The United Nations refugee agency says
over 31,000 South Sudanese, fleeing famine and conflict, have crossed the
border into Sudan so far this year.
A statement from the office of the United Nations High
Commissioner for Refugees (UNHCR) in Khartoum said on Monday that more than 80
percent of the latest arrivals were women and children.
"Initial expectations were that 60,000 refugees may
arrive through 2017, but in the first two months alone, over 31,000 refugees
arrived," the statement read.
Sources say many of the refugees are exhausted, malnourished and
ill after having walked for days.
Sudan is hosting about 328,339 refugees, who fled civil war in
South Sudan that erupted in late 2013.
Fighting between government forces of President Salva Kiir and rebels led by the former
vice president, Riek Machar, has
caused a mass exodus in the troubled region. The fighting has uprooted more
than three million people over the past years.

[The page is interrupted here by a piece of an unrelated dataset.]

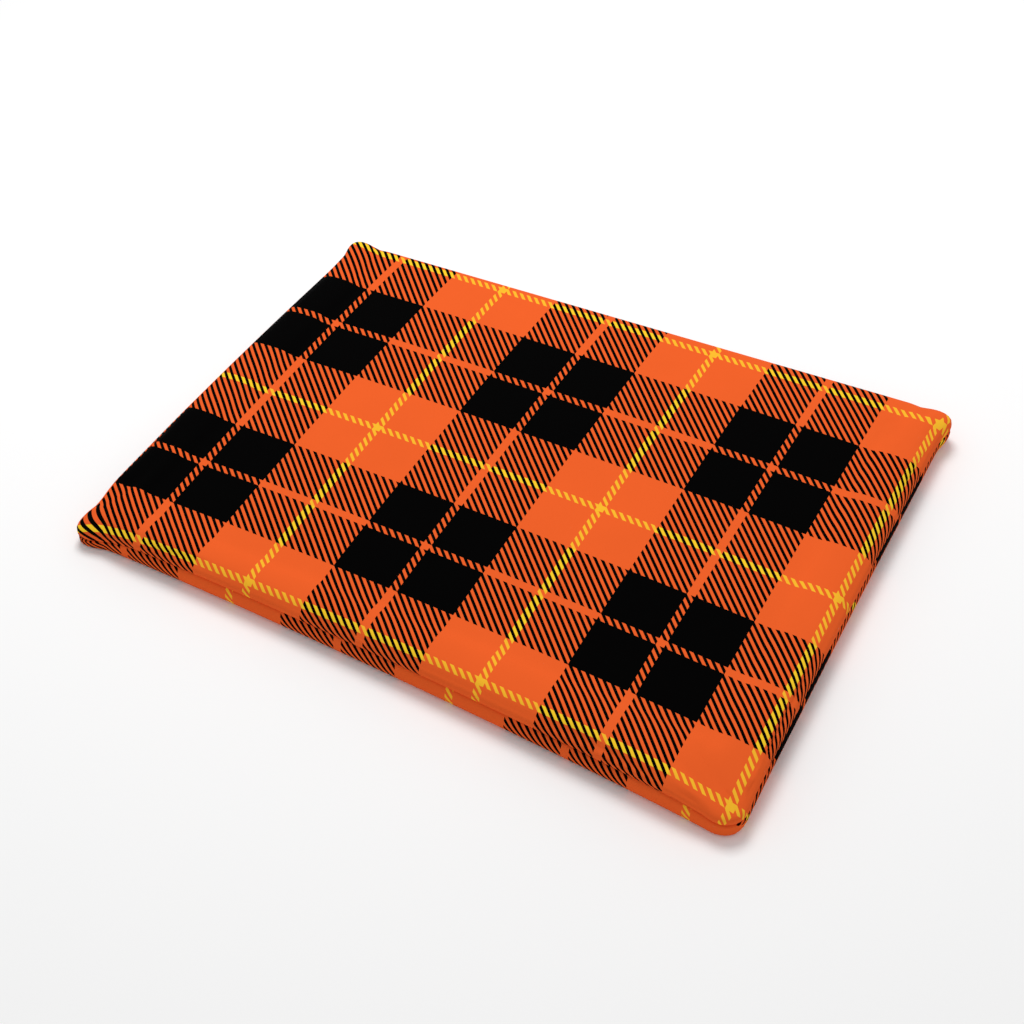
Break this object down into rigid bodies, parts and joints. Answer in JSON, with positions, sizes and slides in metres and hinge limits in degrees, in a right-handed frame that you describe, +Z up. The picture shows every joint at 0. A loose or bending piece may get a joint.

The Central African Republic, the Democratic Republic of the
Congo, Ethiopia, Kenya, and Uganda are also hosting thousands of refugees
from South Sudan.
The UN says the continuing migration presented
"heightened risks of prolonged (food) underproduction into 2018"
across South Sudan.
The UN declared famine last week in parts of South Sudan's Unity
State. The international body says about 5.5 million people are expected to
have no reliable source of food by July.
The
UN Children's Fund (UNICEF) has also recently warned that at least 270,000
children in South Sudan are suffering from malnutrition.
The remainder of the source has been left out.